= Request =
Copy these lines exactly and nothing else: from the line holding "shape = solids[0]" to the line holding "obj.matrix_world = Matrix.Identity(4)", both lines included.
[start Stored data]
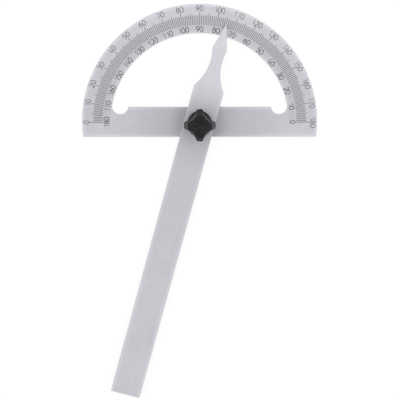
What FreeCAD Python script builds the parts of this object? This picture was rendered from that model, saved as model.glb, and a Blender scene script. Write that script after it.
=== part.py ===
"""Bevel protractor: a half-round protractor plate with a swinging arm, held by a star knob.

Frame: the origin is on the pivot axis at the plate's back face. +X runs along the base edge
towards the 180 mark of the outer scale, +Y points to the 90 mark, +Z leaves the scale face.
All lengths are in millimetres and all angles in degrees.
"""
import FreeCAD, Part
import math
import os

from FreeCAD import Vector

# Protractor plate, seen from the scale face
bow_radius = 60.0  # outer arc of the bow, centred on the pivot
bow_width = 14.6  # ring of the bow, from the window to the outer arc
base_drop = 7.5  # pivot line down to the straight base edge
beam_rise = 7.8  # pivot line up to the window's straight edge
pocket_radius = 4.1  # round relief at both lower corners of the window
pocket_rise = 8.1  # pivot line up to the centre of the relief
plate_thickness = 1.5

# Graduation, engraved in the scale face
scale_span = 180  # degrees
scale_start_radius = 49.5  # inner end of every mark
degree_mark = 4.8  # length of a 1 degree mark
five_mark = 5.8  # length of a 5 degree mark
ten_mark = 6.8  # length of a 10 degree mark
mark_width = 0.22
mark_depth = 0.08

# Swing arm: a flat rail with a spear-headed pointer at its short end
arm_width = 15.6
arm_thickness = 1.5
rail_length = 150.0  # pivot to the square end
pointer_reach = 51.5  # pivot to the pointer's tip
waist_width = 5.8  # narrowest part of the pointer
waist_reach = 32.4  # pivot to the waist
waist_radius = 24.4  # concave flank either side of the waist
spear_reach = 38.6  # pivot to the widest part of the spear head
tip_radius = 0.25
arm_reading = 105.2  # degrees on the outer scale

# Finish of both sheet metal pieces
corner_radius = 0.6  # outer corners, seen in plan
edge_break = 0.15  # chamfer along the edges

# Pivot stud: riveted flush in the plate, plain where the arm turns, threaded M4 above it
stud_head_radius = 4.5
stud_head_height = 0.8
journal_radius = 3.0
clamp_allowance = 0.1  # how far the journal stays below the arm's face
thread_radius = 2.0
thread_length = 8.6
thread_tip_chamfer = 0.4

# Clamp washer
washer_radius = 4.5
washer_thickness = 0.8

# Star knob
lobe_count = 4
knob_radius = 8.05  # axis to the end of a lobe
flute_floor_radius = 5.45  # axis to the deepest point between two lobes
flute_radius = 9.2  # concave arc of a flute
lobe_height = 4.8
lobe_corner_radius = 1.1  # both corners of a lobe's end, seen in plan
crown_bevel = 1.9  # 45 degree bevel around the top of the lobes' ends
crown_edge_radius = 0.7  # rounded edge of the flat top
hub_radius = 6.2
hub_height = 6.4
hub_shoulder = 0.6  # bevel on top of the hub, where it shows between the lobes
hub_chamfer = 0.3
knob_under_chamfer = 0.3

# Threaded bush moulded into the knob
bush_radius = 3.4
bush_length = 8.8
bush_groove_depth = 0.5
bush_groove_height = 1.6
bush_mouth_chamfer = 0.3

# Clearances between pieces, measured on the radius
press_clearance = 0.01
running_clearance = 0.05
washer_clearance = 0.15

# Levels along the pivot axis
arm_floor = plate_thickness
arm_face = arm_floor + arm_thickness
journal_top = arm_face - clamp_allowance
knob_floor = arm_face + washer_thickness
lobe_floor = knob_floor + hub_height
bush_top = knob_floor + bush_length

UP = Vector(0, 0, 1)


def at(radius, degrees, z=0.0):
    """The point at a radius and an angle from +X."""
    turn = math.radians(degrees)
    return Vector(radius * math.cos(turn), radius * math.sin(turn), z)


def line(start, end):
    return Part.LineSegment(start, end).toShape()


def arc(start, middle, end):
    return Part.Arc(start, middle, end).toShape()


def slab(edges, height):
    """A flat piece of the given height on a closed outline in the XY plane."""
    wire = Part.Wire(Part.__sortEdges__(edges))
    return Part.Face(wire).extrude(UP * height)


def cylinder(radius, floor, height):
    return Part.makeCylinder(radius, height, Vector(0, 0, floor))


def upright_edges_near(solid, points):
    """The edges parallel to Z that stand on the given points of the XY plane."""
    found = []
    for edge in solid.Edges:
        foot, head = edge.Vertexes[0].Point, edge.Vertexes[-1].Point
        upright = abs(foot.x - head.x) + abs(foot.y - head.y) < 1e-6
        if upright and any(math.hypot(foot.x - p.x, foot.y - p.y) < 1e-4 for p in points):
            found.append(edge)
    return found


def rim_edges(solid, *levels):
    """The edges that lie flat at one of the given heights."""
    return [e for e in solid.Edges
            if any(abs(v.Z - z) < 1e-6 for z in levels for v in e.Vertexes[:1])
            and abs(e.BoundBox.ZLength) < 1e-6]


def finish_sheet(solid, thickness, corners):
    """Rounds the named corners of a flat piece and breaks its sharp edges."""
    solid = solid.makeFillet(corner_radius, upright_edges_near(solid, corners))
    return solid.makeChamfer(edge_break, rim_edges(solid, 0.0, thickness))


def plate_outline():
    """The bow's outer arc, closed by the straight base edge, and its two corners."""
    half_base = math.sqrt(bow_radius ** 2 - base_drop ** 2)
    left = Vector(-half_base, -base_drop, 0)
    right = Vector(half_base, -base_drop, 0)
    edges = [arc(left, Vector(0, bow_radius, 0), right), line(right, left)]
    return edges, (left, right)


def window_outline():
    """The window: inner arc, a round pocket tangent to it at each end, and the beam's edge."""
    inner_radius = bow_radius - bow_width
    pocket_x = math.sqrt((inner_radius - pocket_radius) ** 2 - pocket_rise ** 2)
    mouth = math.sqrt(pocket_radius ** 2 - (pocket_rise - beam_rise) ** 2)
    tangent = inner_radius / (inner_radius - pocket_radius)
    inner_edge = pocket_x - mouth
    edges = []
    for side in (-1, 1):
        pocket = Vector(side * pocket_x, pocket_rise, 0)
        edges.append(arc(pocket * tangent, pocket - Vector(0, pocket_radius, 0),
                         Vector(side * inner_edge, beam_rise, 0)))
    left = Vector(-pocket_x, pocket_rise, 0) * tangent
    right = Vector(pocket_x, pocket_rise, 0) * tangent
    edges.append(arc(left, Vector(0, inner_radius, 0), right))
    edges.append(line(Vector(-inner_edge, beam_rise, 0), Vector(inner_edge, beam_rise, 0)))
    return edges


def mark_length(degree):
    if degree % 10 == 0:
        return ten_mark
    return five_mark if degree % 5 == 0 else degree_mark


def graduation():
    """One engraving cutter for each degree of the scale, standing in the scale face."""
    cutters = []
    for degree in range(int(scale_span) + 1):
        cutter = Part.makeBox(mark_length(degree), mark_width, 2 * mark_depth,
                              Vector(scale_start_radius, -mark_width / 2,
                                     plate_thickness - mark_depth))
        cutter.rotate(Vector(0, 0, 0), UP, degree)
        cutters.append(cutter)
    return Part.makeCompound(cutters)


def protractor_plate():
    edges, corners = plate_outline()
    blank = slab(edges, plate_thickness).cut(slab(window_outline(), plate_thickness))
    plate = finish_sheet(blank, plate_thickness, corners)
    rivet_seat = cylinder(stud_head_radius + press_clearance, 0.0,
                          stud_head_height + press_clearance)
    stud_hole = cylinder(journal_radius + press_clearance, 0.0, plate_thickness)
    return plate.cut(rivet_seat.fuse(stud_hole)).cut(graduation())


def tip_tangent(shoulder):
    """Where the spear's straight edge from its shoulder meets the rounded tip."""
    centre = Vector(0, pointer_reach - tip_radius, 0)
    away = shoulder - centre
    turn = math.atan2(away.y, away.x) + math.acos(tip_radius / away.Length)
    return centre + at(tip_radius, math.degrees(turn))


def flank(side):
    """One long side of the arm, from the square end to the pointer's tip."""
    half_width = arm_width / 2
    centre_x = waist_width / 2 + waist_radius
    shoulder_drop = math.sqrt(waist_radius ** 2 - (centre_x - half_width) ** 2)
    spear_rise = spear_reach - waist_reach
    spear_half = centre_x - math.sqrt(waist_radius ** 2 - spear_rise ** 2)
    end = Vector(half_width, -rail_length, 0)
    shoulder = Vector(half_width, waist_reach - shoulder_drop, 0)
    waist = Vector(waist_width / 2, waist_reach, 0)
    spear = Vector(spear_half, spear_reach, 0)
    points = [Vector(side * p.x, p.y, 0)
              for p in (end, shoulder, waist, spear, tip_tangent(spear))]
    end, shoulder, waist, spear, tip = points
    return [line(end, shoulder), arc(shoulder, waist, spear), line(spear, tip)], end, tip


def swing_arm():
    left, left_end, left_tip = flank(-1)
    right, right_end, right_tip = flank(1)
    nose = arc(left_tip, Vector(0, pointer_reach, 0), right_tip)
    square_end = line(left_end, right_end)
    blank = slab(left + right + [nose, square_end], arm_thickness)
    arm = finish_sheet(blank, arm_thickness, (left_end, right_end))
    arm = arm.cut(cylinder(journal_radius + running_clearance, 0.0, arm_thickness))
    arm.rotate(Vector(0, 0, 0), UP, 90.0 - arm_reading)
    arm.translate(UP * arm_floor)
    return arm


def pivot_stud():
    head = cylinder(stud_head_radius, 0.0, stud_head_height)
    journal = cylinder(journal_radius, 0.0, journal_top)
    thread = cylinder(thread_radius, journal_top, thread_length)
    tip = rim_edges(thread, journal_top + thread_length)
    thread = thread.makeChamfer(thread_tip_chamfer, tip)
    return head.fuse([journal, thread]).removeSplitter()


def clamp_washer():
    bore = cylinder(thread_radius + washer_clearance, arm_face, washer_thickness)
    return cylinder(washer_radius, arm_face, washer_thickness).cut(bore)


def fluted_disc():
    """The crown's plan: a disc with a flute between every two lobes, and its edges rounded."""
    disc = cylinder(knob_radius, 0.0, lobe_height)
    pitch = 360.0 / lobe_count
    for flute in range(lobe_count):
        axis = at(flute_floor_radius + flute_radius, (flute + 0.5) * pitch)
        disc = disc.cut(Part.makeCylinder(flute_radius, lobe_height, axis))
    uprights = [e for e in disc.Edges if abs(e.BoundBox.ZLength - lobe_height) < 1e-6
                and e.BoundBox.DiagonalLength < lobe_height + 1e-6]
    disc = disc.makeFillet(lobe_corner_radius, uprights)
    disc = disc.makeFillet(crown_edge_radius, rim_edges(disc, lobe_height))
    return disc.makeChamfer(knob_under_chamfer, rim_edges(disc, 0.0))


def bevel_cone():
    """The 45 degree cone that bevels the lobes' ends, with its top rim rounded."""
    top_radius = knob_radius - crown_bevel
    cone = Part.makeCone(top_radius + lobe_height, top_radius, lobe_height)
    return cone.makeFillet(crown_edge_radius, rim_edges(cone, lobe_height))


def threaded_bush(clearance=0.0):
    """The bush, or with a clearance the cavity that it fills in the knob."""
    radius = bush_radius + clearance
    groove_radius = radius - bush_groove_depth
    middle = knob_floor + bush_length / 2
    low = middle - bush_groove_height / 2
    high = middle + bush_groove_height / 2
    top = bush_top + clearance
    profile = [Vector(0, 0, knob_floor), Vector(radius, 0, knob_floor), Vector(radius, 0, low),
               Vector(groove_radius, 0, low), Vector(groove_radius, 0, high),
               Vector(radius, 0, high), Vector(radius, 0, top), Vector(0, 0, top)]
    face = Part.Face(Part.makePolygon(profile + profile[:1]))
    return face.revolve(Vector(0, 0, 0), UP, 360)


def knob_bush():
    bore_radius = thread_radius + running_clearance
    bore = cylinder(bore_radius, knob_floor, bush_length)
    mouth = Part.makeCone(bore_radius + bush_mouth_chamfer, bore_radius, bush_mouth_chamfer,
                          Vector(0, 0, knob_floor))
    return threaded_bush().cut(bore.fuse(mouth))


def star_knob():
    crown = fluted_disc().common(bevel_cone())
    crown.translate(UP * lobe_floor)
    hub = cylinder(hub_radius, knob_floor, hub_height + hub_shoulder)
    hub = hub.makeChamfer(hub_chamfer, rim_edges(hub, knob_floor))
    hub = hub.makeChamfer(hub_shoulder, rim_edges(hub, lobe_floor + hub_shoulder))
    return crown.fuse(hub).cut(threaded_bush(press_clearance))


PIECES = {
    "protractor_plate": protractor_plate,
    "swing_arm": swing_arm,
    "pivot_stud": pivot_stud,
    "clamp_washer": clamp_washer,
    "star_knob": star_knob,
    "knob_bush": knob_bush,
}

os.makedirs("parts", exist_ok=True)
for name, build in PIECES.items():
    shape = build()
    solids = shape.Solids
    shape = solids[0] if len(solids) == 1 else Part.makeCompound(solids)
    shape.exportStep("parts/%s.step" % name)
    print(name, "solids", len(solids), "valid", shape.isValid(), "volume", round(shape.Volume, 2))
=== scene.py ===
"""Bevel protractor: finishes, scale paint, numerals, screw thread and studio round the frame."""

import math

import bpy
from mathutils import Matrix, Vector


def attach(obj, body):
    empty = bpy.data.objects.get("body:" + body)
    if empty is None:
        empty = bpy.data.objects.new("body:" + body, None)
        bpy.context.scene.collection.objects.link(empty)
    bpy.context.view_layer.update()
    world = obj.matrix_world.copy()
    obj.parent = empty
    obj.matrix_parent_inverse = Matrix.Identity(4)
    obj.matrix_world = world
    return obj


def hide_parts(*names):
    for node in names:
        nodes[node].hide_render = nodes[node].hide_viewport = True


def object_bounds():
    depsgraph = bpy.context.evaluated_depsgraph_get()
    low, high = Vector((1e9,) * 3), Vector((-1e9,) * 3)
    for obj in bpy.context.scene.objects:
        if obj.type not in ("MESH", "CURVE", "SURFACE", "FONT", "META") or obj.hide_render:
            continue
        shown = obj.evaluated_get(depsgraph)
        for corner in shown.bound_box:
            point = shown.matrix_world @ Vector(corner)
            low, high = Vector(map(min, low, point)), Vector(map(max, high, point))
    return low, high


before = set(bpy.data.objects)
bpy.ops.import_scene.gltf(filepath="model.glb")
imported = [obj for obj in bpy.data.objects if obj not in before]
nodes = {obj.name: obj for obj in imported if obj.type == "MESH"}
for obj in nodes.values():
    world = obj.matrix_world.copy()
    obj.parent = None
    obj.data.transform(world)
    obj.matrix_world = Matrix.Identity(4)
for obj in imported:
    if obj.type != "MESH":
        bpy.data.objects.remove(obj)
cad_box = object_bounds()

MM = 0.001

# Outline of the plate and the arm, in millimetres
BOW_RADIUS, BOW_WIDTH = 60.0, 14.6
BASE_DROP, BEAM_RISE = 7.5, 7.8
ARM_WIDTH = 15.6
HUB_RADIUS = 6.2
HUB_TOP = 10.25  # just above the knob's hub, where its lobes begin
ARM_TURN = math.radians(-74.8)  # brings the arm's length onto X, with the pointer ahead

# Scale, in millimetres from the pivot and degrees
SCALE_SPAN = 180
MARK_START = 49.5
MARK_LENGTHS = {1: 4.8, 5: 5.8, 10: 6.8}
MARK_WIDTH = 0.22
MARK_FLOOR = 1.42  # bottom of the engraved groove
PAINT_TOP = 1.475  # the paint lies a little below the plate's face
PAINT_DISH = 0.012
UPWARD = 0.9  # least rise of a top face's normal
PAINT_RIM = 0.3  # share of the mark's width that slopes into the dish on each side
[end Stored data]
= Written answer =
    shape = solids[0] if len(solids) == 1 else Part.makeCompound(solids)
    shape.exportStep("parts/%s.step" % name)
    print(name, "solids", len(solids), "valid", shape.isValid(), "volume", round(shape.Volume, 2))
=== scene.py ===
"""Bevel protractor: finishes, scale paint, numerals, screw thread and studio round the frame."""

import math

import bpy
from mathutils import Matrix, Vector


def attach(obj, body):
    empty = bpy.data.objects.get("body:" + body)
    if empty is None:
        empty = bpy.data.objects.new("body:" + body, None)
        bpy.context.scene.collection.objects.link(empty)
    bpy.context.view_layer.update()
    world = obj.matrix_world.copy()
    obj.parent = empty
    obj.matrix_parent_inverse = Matrix.Identity(4)
    obj.matrix_world = world
    return obj


def hide_parts(*names):
    for node in names:
        nodes[node].hide_render = nodes[node].hide_viewport = True


def object_bounds():
    depsgraph = bpy.context.evaluated_depsgraph_get()
    low, high = Vector((1e9,) * 3), Vector((-1e9,) * 3)
    for obj in bpy.context.scene.objects:
        if obj.type not in ("MESH", "CURVE", "SURFACE", "FONT", "META") or obj.hide_render:
            continue
        shown = obj.evaluated_get(depsgraph)
        for corner in shown.bound_box:
            point = shown.matrix_world @ Vector(corner)
            low, high = Vector(map(min, low, point)), Vector(map(max, high, point))
    return low, high


before = set(bpy.data.objects)
bpy.ops.import_scene.gltf(filepath="model.glb")
imported = [obj for obj in bpy.data.objects if obj not in before]
nodes = {obj.name: obj for obj in imported if obj.type == "MESH"}
for obj in nodes.values():
    world = obj.matrix_world.copy()
    obj.parent = None
    obj.data.transform(world)
    obj.matrix_world = Matrix.Identity(4)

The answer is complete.